4. Data management also includes the question of the implementation of metadata and shared standards policy at Irstea. In the medium term, and for the purpose of updating the information system, the implementation of metadata and “standards” associated with controlled vocabularies, such as the thesaurus, has become a central issue for ensuring interoperability between the different databases. Interoperability management will be achieved in particular by the creation of metadata templates, integrating the different internal policies: textual productions, data, scientific archives, etc. This project is now ongoing in our institute.

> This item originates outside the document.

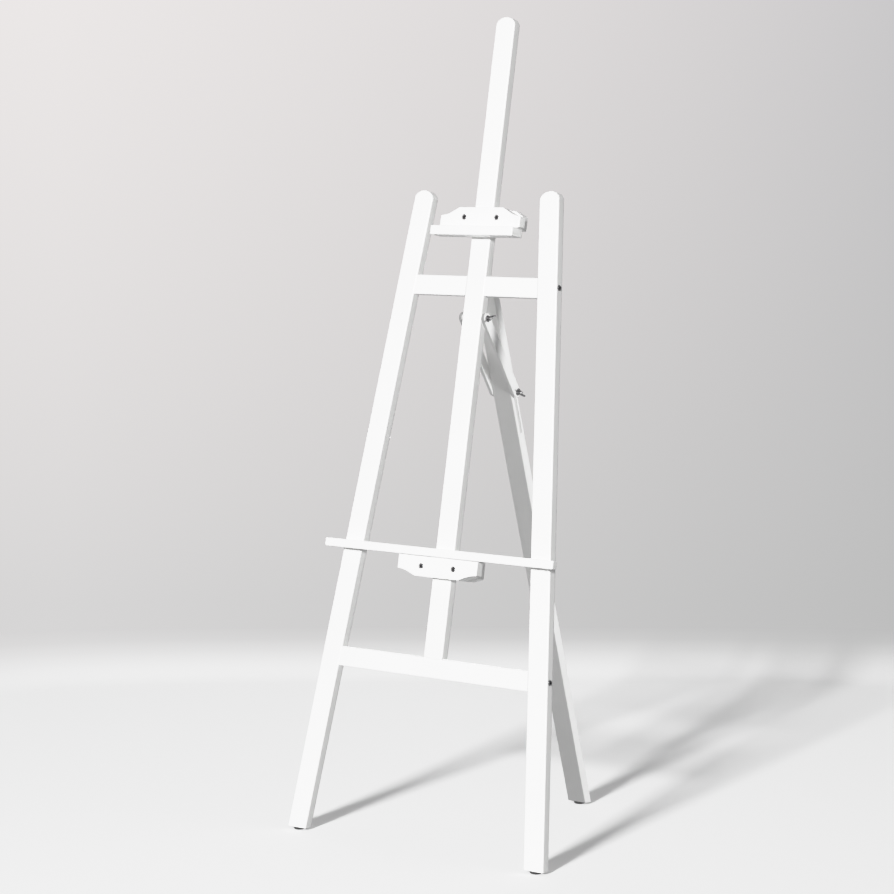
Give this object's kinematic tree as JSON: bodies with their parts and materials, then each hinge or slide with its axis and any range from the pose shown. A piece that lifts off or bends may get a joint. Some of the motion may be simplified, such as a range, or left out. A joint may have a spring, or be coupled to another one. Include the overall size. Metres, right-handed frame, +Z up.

5. Support for stakeholders in data management is crucial, and the creation of transversal collectives bringing together scientists, librarians, IT experts and other skilled staff is necessary for the top-down and bottom-up initiatives concerning data convergence.

References

  1. American Library Association (2014). "The State of America's Libraries: A Report from the American Library Association" (PDF). American Libraries. pp. 79. http://www.ala.org/news/sites/ala.org.news/files/content/2014-State-of-Americas-Libraries-Report.pdf. Retrieved 18 November 2016. 
  2. MacMillan, D. (2014). "Data Sharing and Discovery: What Librarians Need to Know". The Journal of Academic Librarianship 40 (5): 541–549. doi:10.1016/j.acalib.2014.06.011. 
  3. Schmidt, B.; Shearer, K. (June 2016). "Librarians' Competencies Profile for Research Data Management" (PDF). pp. 7. https://www.coar-repositories.org/files/Competencies-for-RDM_June-2016.pdf. Retrieved 18 November 2016. 
  4. JISC (June 2012). "Researchers of Tomorrow: The Research Behaviour of Generation Y Doctoral Students" (PDF). pp. 85. Archived from the original on 14 June 2014. https://www.webarchive.org.uk/wayback/archive/20140614205429/http://www.jisc.ac.uk/media/documents/publications/reports/2012/Researchers-of-Tomorrow.pdf. Retrieved 18 November 2016. 
  5. Grudzień, Ł.; Hamrol, A. (2016). "Information quality in design process documentation of quality management systems". International Journal of Information Management 36 (4): 599–606. doi:10.1016/j.ijinfomgt.2016.03.011. 
  6. Saunders, L. (2015). "Academic Libraries' Strategic Plans: Top Trends and Under-Recognized Areas". The Journal of Academic Librarianship 41 (3): 285-291. doi:10.1016/j.acalib.2015.03.011. 
  7. Christensen-Dalsgaard, B.; van den Berg, M.; Grim, R. et al. (04 July 2012). "Ten recommendations for libraries to get started with research data management" (PDF). LIBER. http://libereurope.eu/wp-content/uploads/The%20research%20data%20group%202012%20v7%20final.pdf. Retrieved 18 November 2016. 
  8. Simons, N. (29 October 2016). "Going global with 23 Things for Research Data Management". Research Data Alliance. https://www.rd-alliance.org/going-global-23-things-research-data-management. Retrieved 18 November 2016. 
  9. Agosti, M.; Ferro, N.; Silvello, G. (2016). "Digital library interoperability at high level of abstraction". Future Generation Computer Systems 55: 129–146. doi:10.1016/j.future.2015.09.020. 

Notes

This presentation is faithful to the original, with only a few minor changes to presentation. In some cases important information was missing from the references, and that information was added. The original article lists references alphabetically, but this version — by design — lists them in order of appearance.